ORDERED that the order is reversed insofar as appealed from, on the law and in the exercise of discretion, with costs, and that branch of the defendants' motion which was to preclude the plaintiff from offering expert testimony at trial is denied.
Preclusion for failure to comply with CPLR 3101(d) is improper “ ‘unless there is evidence of intentional or willful failure to disclose and a showing of prejudice’ ” (Johnson v. Greenberg, 35 A.D.3d 380, 825 N.Y.S.2d 265, quoting Shopsin v. Siben & Siben, 289 A.D.2d 220, 221, 733 N.Y.S.2d 697).

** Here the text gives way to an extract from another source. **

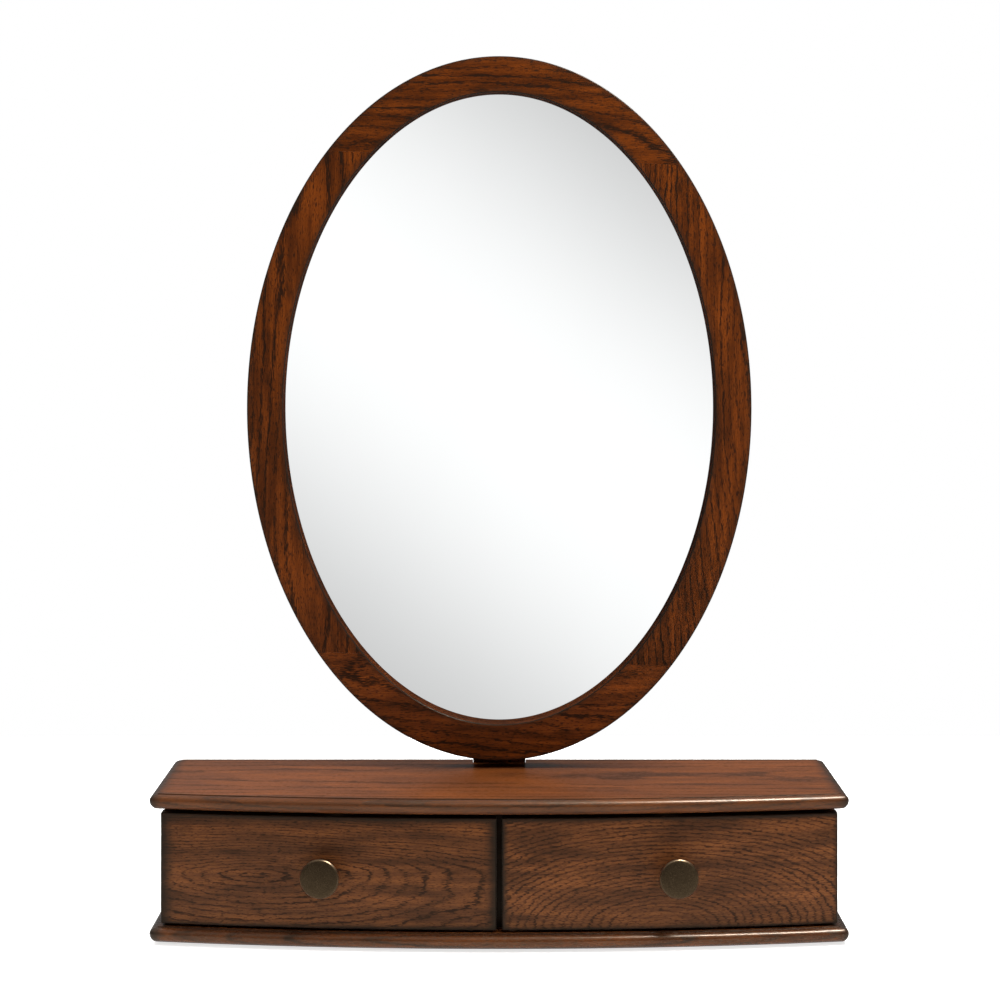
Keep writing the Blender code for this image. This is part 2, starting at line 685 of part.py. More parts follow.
# ---------------------------------------------------------------- build
def main():
    top, bottom = make_boards()
    left, right, divider, panel = make_uprights()
    make_kickers()
    make_case_screws(bottom, left, right, divider)
    make_pads()
    post = make_post(panel)
    pivot_hole = make_pivot(post)
    for side, sign in (("left", -1), ("right", 1)):
        make_drawer(side, sign)
    ring = make_ring()
    backboard = make_glass_and_back()
    make_bracket(backboard, pivot_hole)
    make_clips(ring)


clear_scene()
PARTS = make_collection("dressing_table_mirror")
CUTTERS = make_collection("cutters")
main()
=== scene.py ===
"""Dressing table mirror: finished surfaces, finishes and a plain studio.

An oval mirror in a stained oak ring tilts on a rear post, over a low bow-fronted case
with two drawers. Metres, +Z up, the front faces -Y. Each finished piece stands where
the solid model's node of the same name stands.
"""

import json
import math
from dataclasses import dataclass
from functools import partialmethod

import bpy
import numpy as np
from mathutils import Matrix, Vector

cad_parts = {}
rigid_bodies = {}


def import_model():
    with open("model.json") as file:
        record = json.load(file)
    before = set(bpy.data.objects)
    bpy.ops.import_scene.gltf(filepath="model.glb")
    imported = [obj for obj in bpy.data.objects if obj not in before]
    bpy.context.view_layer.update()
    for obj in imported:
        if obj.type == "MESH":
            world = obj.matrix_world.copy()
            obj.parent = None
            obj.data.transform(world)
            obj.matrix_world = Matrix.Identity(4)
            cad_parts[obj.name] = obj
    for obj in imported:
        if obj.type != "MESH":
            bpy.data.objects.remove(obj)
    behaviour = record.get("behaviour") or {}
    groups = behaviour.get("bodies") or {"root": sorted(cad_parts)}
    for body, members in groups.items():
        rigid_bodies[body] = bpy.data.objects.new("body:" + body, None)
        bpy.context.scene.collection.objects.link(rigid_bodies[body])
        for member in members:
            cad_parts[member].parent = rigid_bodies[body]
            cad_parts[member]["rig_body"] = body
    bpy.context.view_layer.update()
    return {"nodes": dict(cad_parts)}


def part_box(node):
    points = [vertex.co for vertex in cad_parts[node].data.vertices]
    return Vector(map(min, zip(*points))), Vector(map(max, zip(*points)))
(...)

While there is evidence in this case that the plaintiff's belated disclosure of her expert information in response to the defendants' demand therefor was intentional, any potential prejudice to the defendants was ameliorated by the Supreme Court granting an adjournment of the trial at the same time as it granted that branch of the defendants' motion which was to preclude the plaintiff from offering expert testimony at trial. Having decided to grant the plaintiff an adjournment of the trial, the Supreme Court improvidently exercised its discretion in granting preclusion (see Johnson v. Greenberg, supra; Dailey v. Keith, 306 A.D.2d 815, 760 N.Y.S.2d 715; Shopsin v. Siben & Siben, supra ).
To the extent that the defendants now request, as an alternative to preclusion, that the plaintiff's expert response be stricken, their request for this relief is made for the first time on appeal, and thus, it is not properly before us.